-- Problem to solve --
Reproduce the listing below in its entirety. Change nothing.

## BEGIN Material for the task

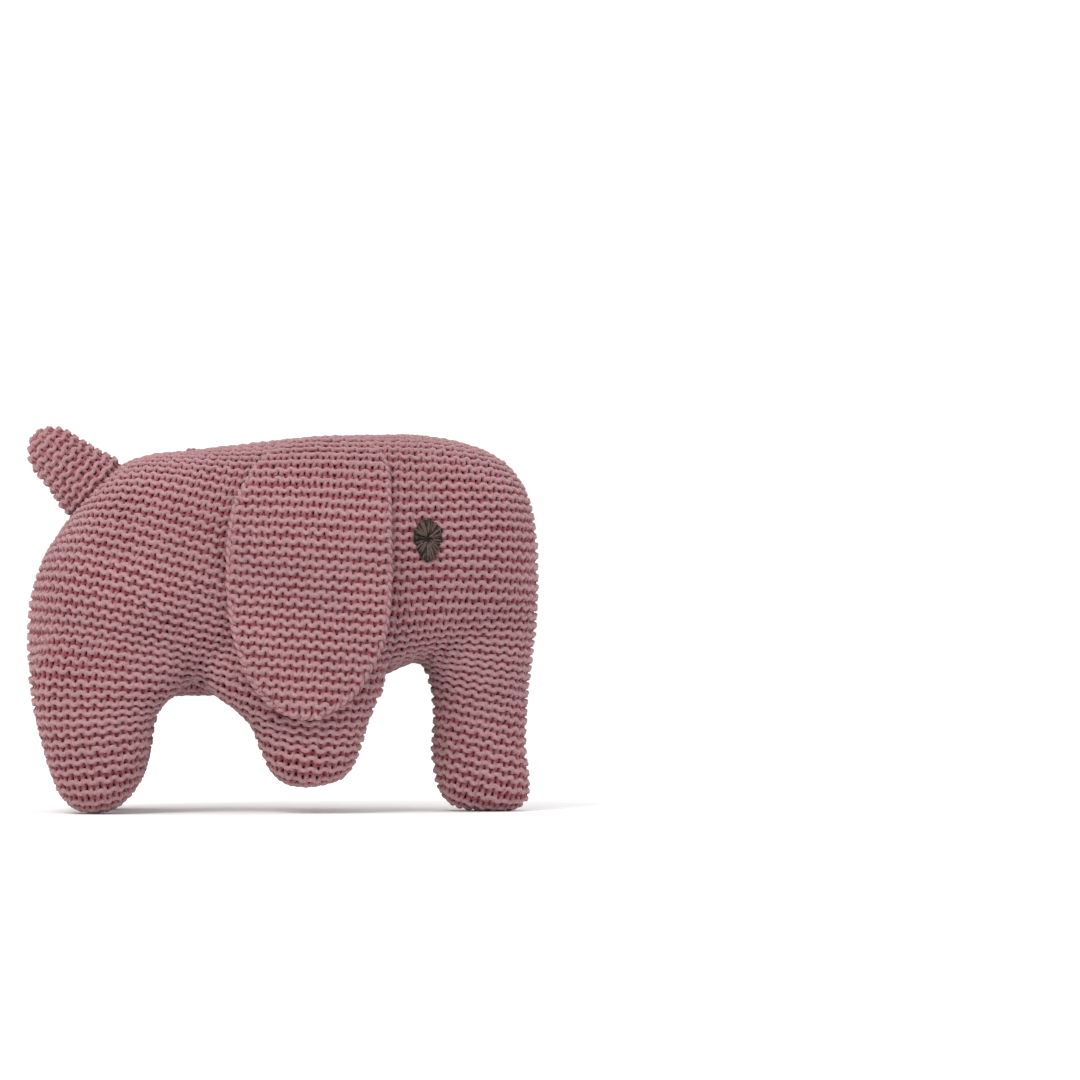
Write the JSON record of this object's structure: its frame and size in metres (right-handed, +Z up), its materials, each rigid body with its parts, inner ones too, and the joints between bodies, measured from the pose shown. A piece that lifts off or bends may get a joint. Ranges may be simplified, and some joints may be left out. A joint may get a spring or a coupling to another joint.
{
  "type": "knitted stuffed elephant",
  "caption": "Standing stuffed elephant knitted in ridged garter stitch, with a long trunk, large hanging ears, lobed legs, a blunt raised tail and embroidered eyes.",
  "frame": {"origin": "middle of the toy's footprint, on the surface it stands on", "axes": "+X towards the trunk, +Z up, the toy's right side faces -Y"},
  "size_m": [0.2036, 0.0974, 0.154],
  "materials": {
    "pink_knit": "matte garter-stitch knit in dusty pink cotton yarn",
    "seam_yarn": "matte sewing ends of the same pink yarn, in shade",
    "fibre_filling": "white polyester fibre filling",
    "eye_yarn": "satin stitches in dark grey-brown yarn"
  },
  "bodies": {
    "toy_body": {"side_panel_right": "pink_knit", "side_panel_left": "pink_knit", "underbody_gusset": "pink_knit", "spine_seam": "seam_yarn", "trunk_back_seam": "seam_yarn", "gusset_seam_right": "seam_yarn", "gusset_seam_left": "seam_yarn", "seam_knot": "seam_yarn", "ear_right_root_seam": "seam_yarn", "ear_left_root_seam": "seam_yarn", "tail_root_seam": "seam_yarn", "body_stuffing": "fibre_filling", "head_stuffing": "fibre_filling", "trunk_stuffing": "fibre_filling", "front_right_leg_stuffing": "fibre_filling", "front_left_leg_stuffing": "fibre_filling", "rear_right_leg_stuffing": "fibre_filling", "rear_left_leg_stuffing": "fibre_filling", "eye_right": "eye_yarn", "eye_left": "eye_yarn"},
    "ear_right": {"ear_right_outer": "pink_knit", "ear_right_lining": "pink_knit", "ear_right_rim_seam": "seam_yarn"},
    "ear_left": {"ear_left_outer": "pink_knit", "ear_left_lining": "pink_knit", "ear_left_rim_seam": "seam_yarn"},
    "tail": {"tail_cover": "pink_knit", "tail_stuffing": "fibre_filling"}
  },
  "joints": [
    {"name": "ear_right_lift", "type": "hinge", "parent": "toy_body", "child": "ear_right", "pos_m": [0.0095, -0.0255, 0.1462], "axis": [-1, 0, 0], "range_deg": [0, 95]},
    {"name": "ear_left_lift", "type": "hinge", "parent": "toy_body", "child": "ear_left", "pos_m": [0.0095, 0.0255, 0.1462], "axis": [1, 0, 0], "range_deg": [0, 95]},
    {"name": "tail_flex", "type": "hinge", "parent": "toy_body", "child": "tail", "pos_m": [-0.0785, 0, 0.1315], "axis": [0, 1, 0], "range_deg": [-22, 22], "stiffness_Nm_per_rad": 0.06}
  ]
}
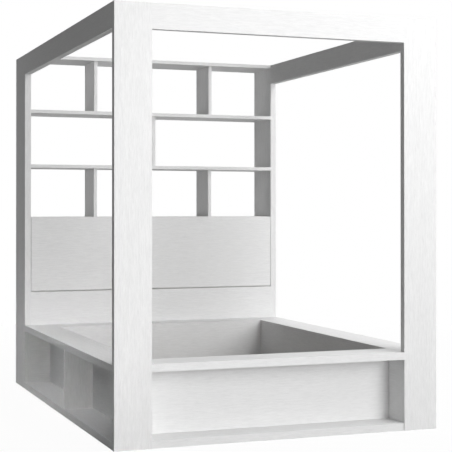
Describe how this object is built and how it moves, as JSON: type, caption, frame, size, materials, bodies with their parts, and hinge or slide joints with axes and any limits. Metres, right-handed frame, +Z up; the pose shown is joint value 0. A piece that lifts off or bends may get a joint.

## END Material for the task

-- Response for this exercise --
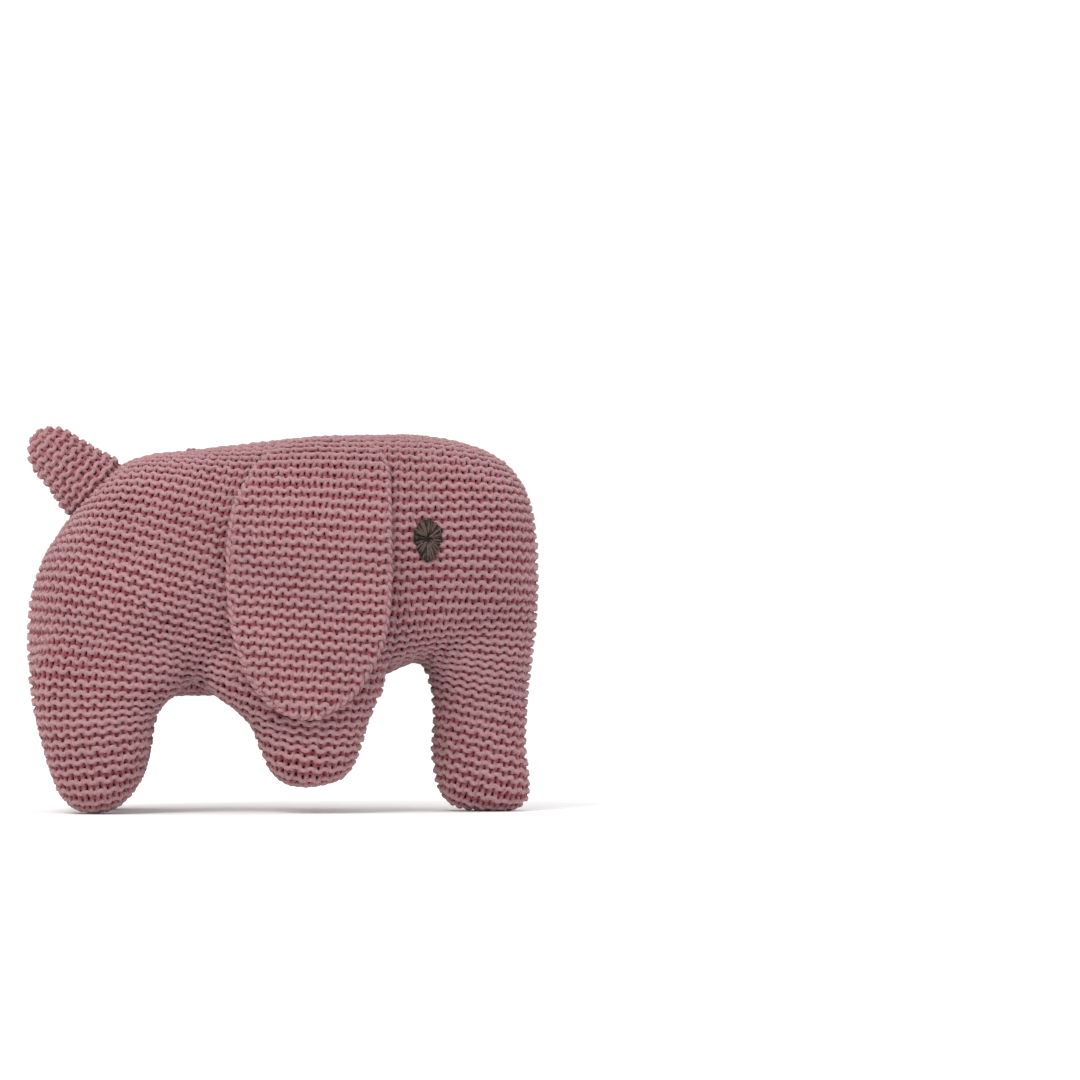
Write the JSON record of this object's structure: its frame and size in metres (right-handed, +Z up), its materials, each rigid body with its parts, inner ones too, and the joints between bodies, measured from the pose shown. A piece that lifts off or bends may get a joint. Ranges may be simplified, and some joints may be left out. A joint may get a spring or a coupling to another joint.
{
  "type": "knitted stuffed elephant",
  "caption": "Standing stuffed elephant knitted in ridged garter stitch, with a long trunk, large hanging ears, lobed legs, a blunt raised tail and embroidered eyes.",
  "frame": {"origin": "middle of the toy's footprint, on the surface it stands on", "axes": "+X towards the trunk, +Z up, the toy's right side faces -Y"},
  "size_m": [0.2036, 0.0974, 0.154],
  "materials": {
    "pink_knit": "matte garter-stitch knit in dusty pink cotton yarn",
    "seam_yarn": "matte sewing ends of the same pink yarn, in shade",
    "fibre_filling": "white polyester fibre filling",
    "eye_yarn": "satin stitches in dark grey-brown yarn"
  },
  "bodies": {
    "toy_body": {"side_panel_right": "pink_knit", "side_panel_left": "pink_knit", "underbody_gusset": "pink_knit", "spine_seam": "seam_yarn", "trunk_back_seam": "seam_yarn", "gusset_seam_right": "seam_yarn", "gusset_seam_left": "seam_yarn", "seam_knot": "seam_yarn", "ear_right_root_seam": "seam_yarn", "ear_left_root_seam": "seam_yarn", "tail_root_seam": "seam_yarn", "body_stuffing": "fibre_filling", "head_stuffing": "fibre_filling", "trunk_stuffing": "fibre_filling", "front_right_leg_stuffing": "fibre_filling", "front_left_leg_stuffing": "fibre_filling", "rear_right_leg_stuffing": "fibre_filling", "rear_left_leg_stuffing": "fibre_filling", "eye_right": "eye_yarn", "eye_left": "eye_yarn"},
    "ear_right": {"ear_right_outer": "pink_knit", "ear_right_lining": "pink_knit", "ear_right_rim_seam": "seam_yarn"},
    "ear_left": {"ear_left_outer": "pink_knit", "ear_left_lining": "pink_knit", "ear_left_rim_seam": "seam_yarn"},
    "tail": {"tail_cover": "pink_knit", "tail_stuffing": "fibre_filling"}
  },
  "joints": [
    {"name": "ear_right_lift", "type": "hinge", "parent": "toy_body", "child": "ear_right", "pos_m": [0.0095, -0.0255, 0.1462], "axis": [-1, 0, 0], "range_deg": [0, 95]},
    {"name": "ear_left_lift", "type": "hinge", "parent": "toy_body", "child": "ear_left", "pos_m": [0.0095, 0.0255, 0.1462], "axis": [1, 0, 0], "range_deg": [0, 95]},
    {"name": "tail_flex", "type": "hinge", "parent": "toy_body", "child": "tail", "pos_m": [-0.0785, 0, 0.1315], "axis": [0, 1, 0], "range_deg": [-22, 22], "stiffness_Nm_per_rad": 0.06}
  ]
}
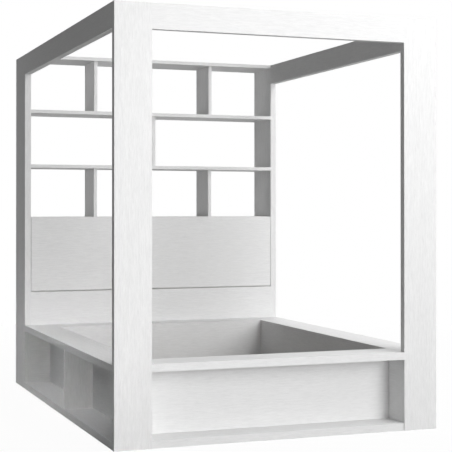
Describe how this object is built and how it moves, as JSON: type, caption, frame, size, materials, bodies with their parts, and hinge or slide joints with axes and any limits. Metres, right-handed frame, +Z up; the pose shown is joint value 0. A piece that lifts off or bends may get a joint.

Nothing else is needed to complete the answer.